>> Begin
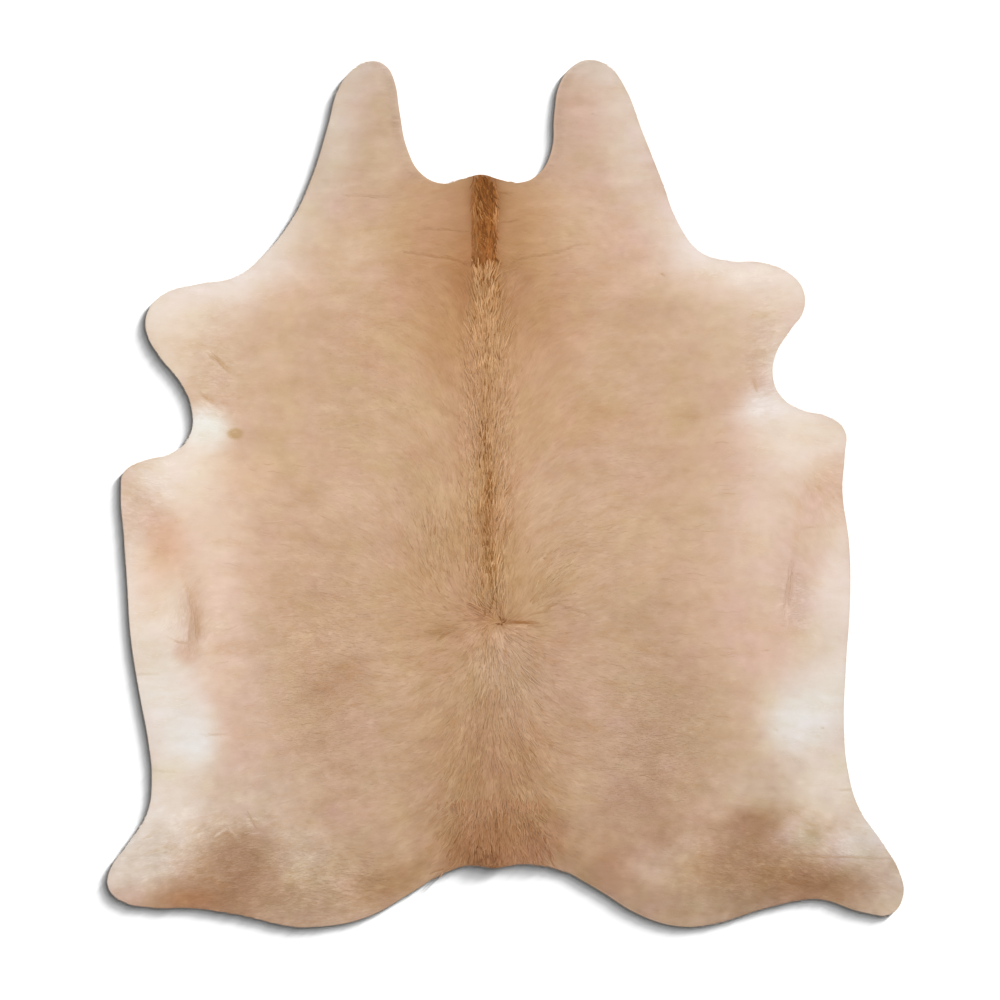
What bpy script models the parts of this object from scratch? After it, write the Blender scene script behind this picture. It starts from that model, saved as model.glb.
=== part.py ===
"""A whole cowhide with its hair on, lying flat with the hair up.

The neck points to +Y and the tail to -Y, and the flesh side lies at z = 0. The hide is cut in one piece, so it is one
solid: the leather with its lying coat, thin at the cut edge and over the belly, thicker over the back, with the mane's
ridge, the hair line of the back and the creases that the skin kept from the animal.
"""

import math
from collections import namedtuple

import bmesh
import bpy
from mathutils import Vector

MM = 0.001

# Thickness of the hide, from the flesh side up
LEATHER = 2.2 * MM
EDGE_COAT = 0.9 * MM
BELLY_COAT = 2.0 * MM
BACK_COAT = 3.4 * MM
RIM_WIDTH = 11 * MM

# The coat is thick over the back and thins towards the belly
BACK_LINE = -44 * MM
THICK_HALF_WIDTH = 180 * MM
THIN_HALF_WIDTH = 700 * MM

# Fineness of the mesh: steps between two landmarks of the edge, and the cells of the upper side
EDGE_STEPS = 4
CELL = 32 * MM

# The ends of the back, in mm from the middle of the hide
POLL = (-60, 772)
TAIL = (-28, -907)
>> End
_Exercise prompt_
Output every line above without altering anything.

_Exercise response_
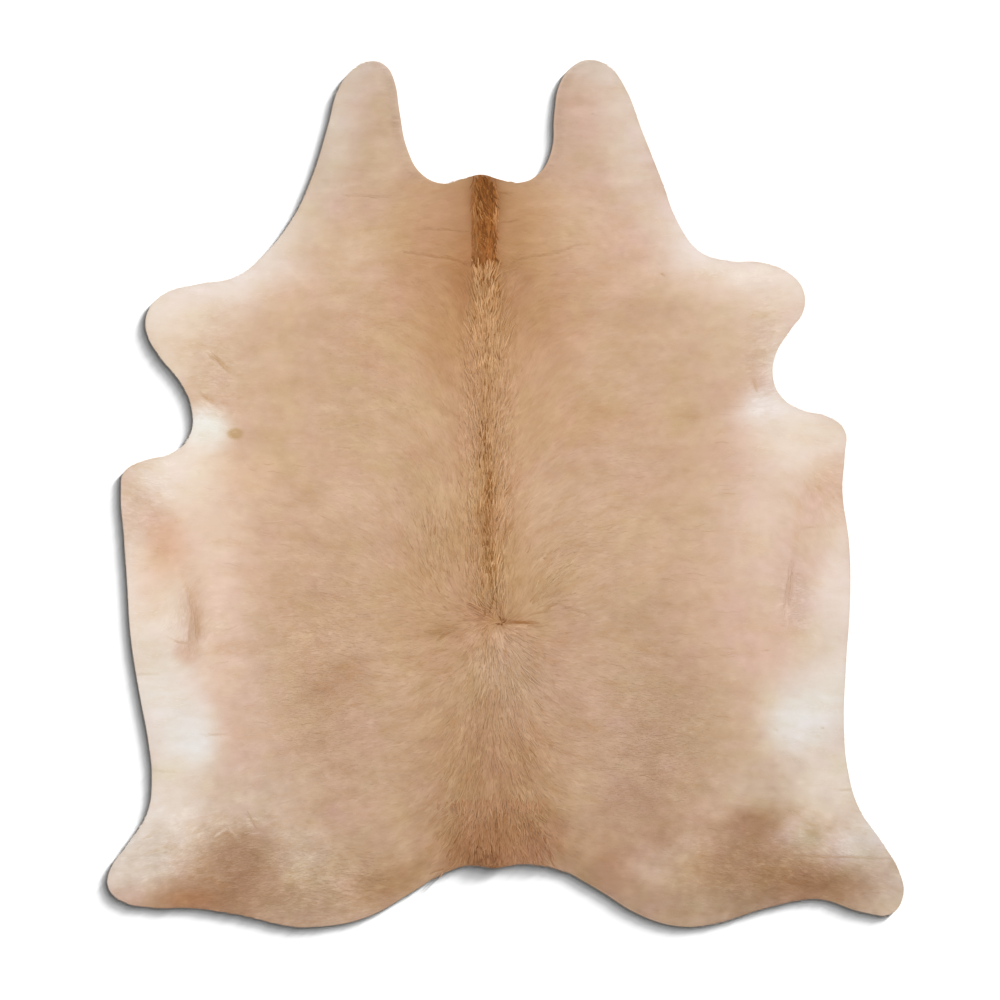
What bpy script models the parts of this object from scratch? After it, write the Blender scene script behind this picture. It starts from that model, saved as model.glb.
=== part.py ===
"""A whole cowhide with its hair on, lying flat with the hair up.

The neck points to +Y and the tail to -Y, and the flesh side lies at z = 0. The hide is cut in one piece, so it is one
solid: the leather with its lying coat, thin at the cut edge and over the belly, thicker over the back, with the mane's
ridge, the hair line of the back and the creases that the skin kept from the animal.
"""

import math
from collections import namedtuple

import bmesh
import bpy
from mathutils import Vector

MM = 0.001

# Thickness of the hide, from the flesh side up
LEATHER = 2.2 * MM
EDGE_COAT = 0.9 * MM
BELLY_COAT = 2.0 * MM
BACK_COAT = 3.4 * MM
RIM_WIDTH = 11 * MM

# The coat is thick over the back and thins towards the belly
BACK_LINE = -44 * MM
THICK_HALF_WIDTH = 180 * MM
THIN_HALF_WIDTH = 700 * MM

# Fineness of the mesh: steps between two landmarks of the edge, and the cells of the upper side
EDGE_STEPS = 4
CELL = 32 * MM

# The ends of the back, in mm from the middle of the hide
POLL = (-60, 772)
TAIL = (-28, -907)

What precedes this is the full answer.